Dans les champs, pas d'électricité, pas d'eau potable. Les enfants dorment sous des abris de fortune, couverts de feuillage, dans une des régions où le paludisme est endémique et où les morsures de serpents sont mortelles. « Ils vivent dans des conditions horribles et n'ont aucun soin de santé. On leur promet 100 000 CFA, voire 150 000 CFA (environ 200 ou 300 $) pour une récolte. Mais on retient l'argent en utilisant différentes tactiques. Beaucoup se retrouvent sans argent », explique Yao Bi Gohi, d'Assistance ivoirienne aux démunis et à l'enfance, une ONG luttant contre le travail et l'exploitation des enfants.

Quelles solutions?

La Côte d'Ivoire et les multinationales du chocolat ne restent pas les bras croisés devant la traite et le travail des enfants. Les grands exportateurs, notamment Nestlé, Hershey et Cargill, ont fondé l'International Cocoa Initiative qui gère plus de 3 millions de dollars en projets par année. La Côte d'Ivoire, elle, a multiplié les outils : accords de rapatriement avec le Burkina Faso, campagnes publicitaires et lois plus musclées.

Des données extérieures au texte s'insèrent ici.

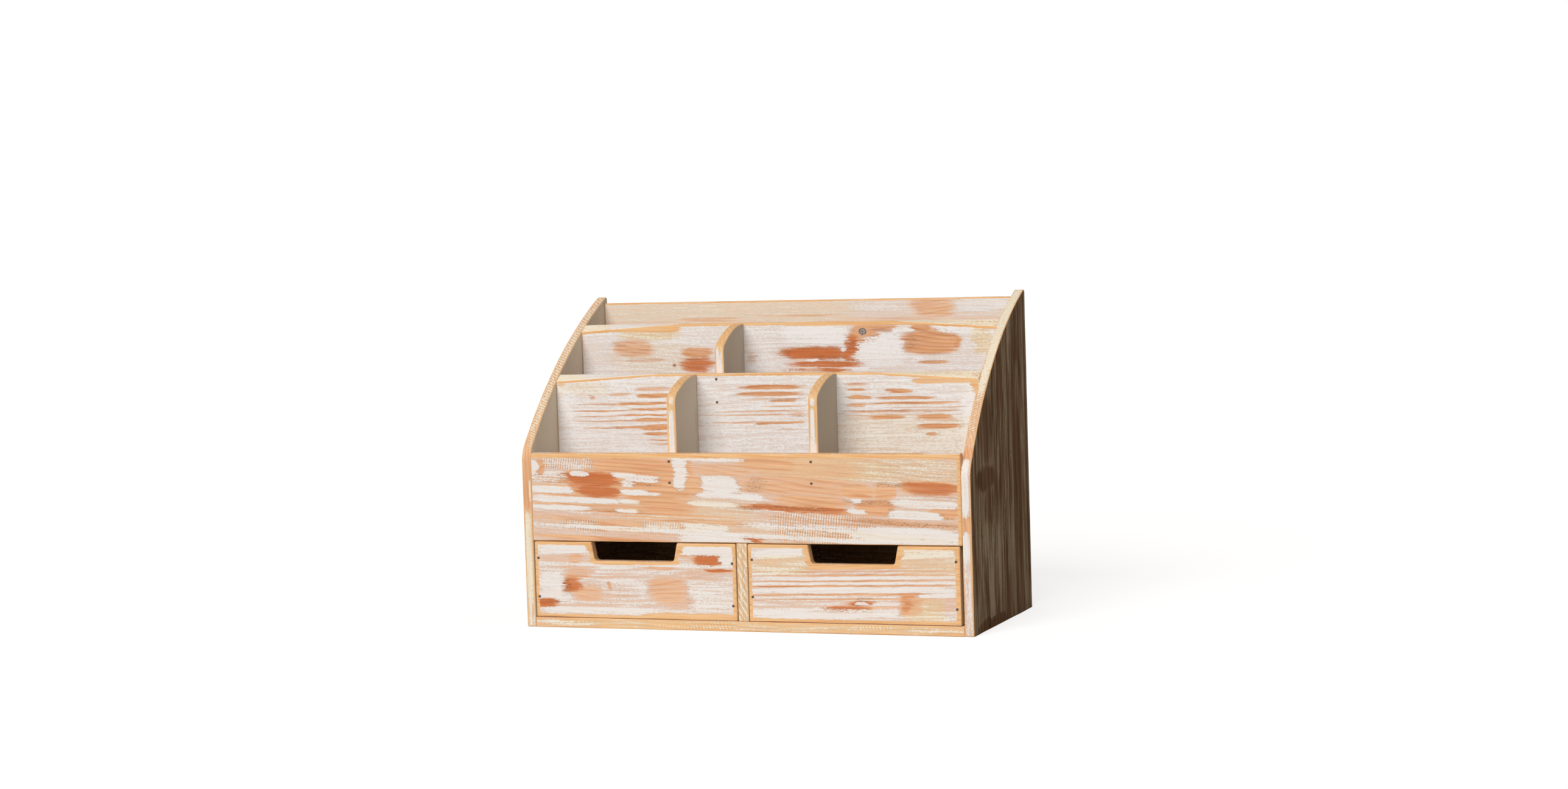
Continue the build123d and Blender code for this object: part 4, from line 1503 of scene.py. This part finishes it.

« Il y a une volonté honnête de changer les choses », juge Louis Vigneault-Dubois, responsable des communications à l'UNICEF.

Malgré tout, il est pratiquement impossible de s'assurer que les 600 000 producteurs qui alimentent la filière n'utilisent aucune main-d'oeuvre mineure, d'autant plus que les nombreux intermédiaires entre producteurs et exportateurs brouillent les pistes de la traçabilité.

La lutte en est une de longue haleine. « Il faut changer les mentalités. Ça prend du temps, surtout pour une population pauvre et vulnérable », souligne M. Vigneault-Dubois. Le fermier moyen gagne environ 1500 $ par année, montant avec lequel il doit subvenir aux besoins de sa famille et de ses champs. Difficile de lui demander de s'attrister du sort d'enfants étrangers alors que le travail de ces enfants est nécessaire à sa propre survie.

Et le problème ne se limite pas au cacao. « La traite des enfants, c'est aussi l'exploitation sexuelle, le travail dans les marchés, les petites bonnes dans les maisons. Ces enfants-là n'ont pas la même attention parce qu'ils ne participent pas à faire une tablette de chocolat qui se retrouvera dans les mains des consommateurs canadiens. »

Omniprésents mais invisibles

Loin d'être en baisse, le nombre de pays où les enfants travaillent dans le monde a grimpé de 10 % l'an dernier, pour atteindre 76 des 197 nations étudiées par le groupe de recherche britannique Maplecroft.

L'organisation, qui analyse les « risques environnementaux, sociaux et politiques » influençant le monde des affaires, classe les pays en fonction du risque que des entreprises internationales y soient confrontées au travail d'enfants, chez leurs sous-traitants, par exemple. Il existe quatre niveaux de risques : extrême, élevé, moyen et bas.

« Violer les lois prohibant le travail des enfants impose des obstacles au droit des enfants à avoir une éducation, à avoir une enfance, à jouer et à être en santé », explique en entrevue Jason McGeown, porte-parole de Maplecroft près de Bristol, au Royaume-Uni.

Les pires pays au monde pour le travail des enfants sont la Birmanie, la Corée du Nord, la Somalie, les deux Soudan et la République démocratique du Congo.

L'Organisation internationale du travail (OIT) évalue à 215 millions le nombre d'enfants qui travaillent dans le monde.

En Éthiopie, note l'OIT, 60 % des enfants travaillent, principalement dans des fermes et des mines d'or, dans des conditions extrêmement difficiles. « Ils gagnent environ 1 $ par mois, ce qui contribue au revenu familial », note l'organisation.

En Birmanie, des enfants de 12 ans sont recrutés par l'armée et subissent des traitements si terrifiants que plusieurs se suicident, signale l'OIT.

L'Organisation note que 22 millions d'enfants meurent chaque année en raison de conditions dangereuses de travail.

De par sa nature illicite, le travail des enfants est difficile à analyser et à quantifier, mais il est possible d'utiliser des moyens directs et indirects pour y parvenir, explique M. McGeown

« Pour mener à bien notre analyse, nous utilisons une série d'indices, dont les actions menées par les différents pays pour combattre le problème du travail des enfants, notamment l'éducation gratuite et obligatoire pour tous, et la façon dont les États répondent aux plaintes liées au travail des enfants », dit-il.

En utilisant une grille d'âges différente, l'UNICEF estime à 158 millions le nombre d'enfants âgés de 5 à 14 ans qui travaillent dans le monde, soit un enfant sur six.

« Les enfants travailleurs sont omniprésents, mais invisibles, peinant comme employés de maison, derrière les murs des ateliers et, loin des regards, dans les plantations », signale l'organisme.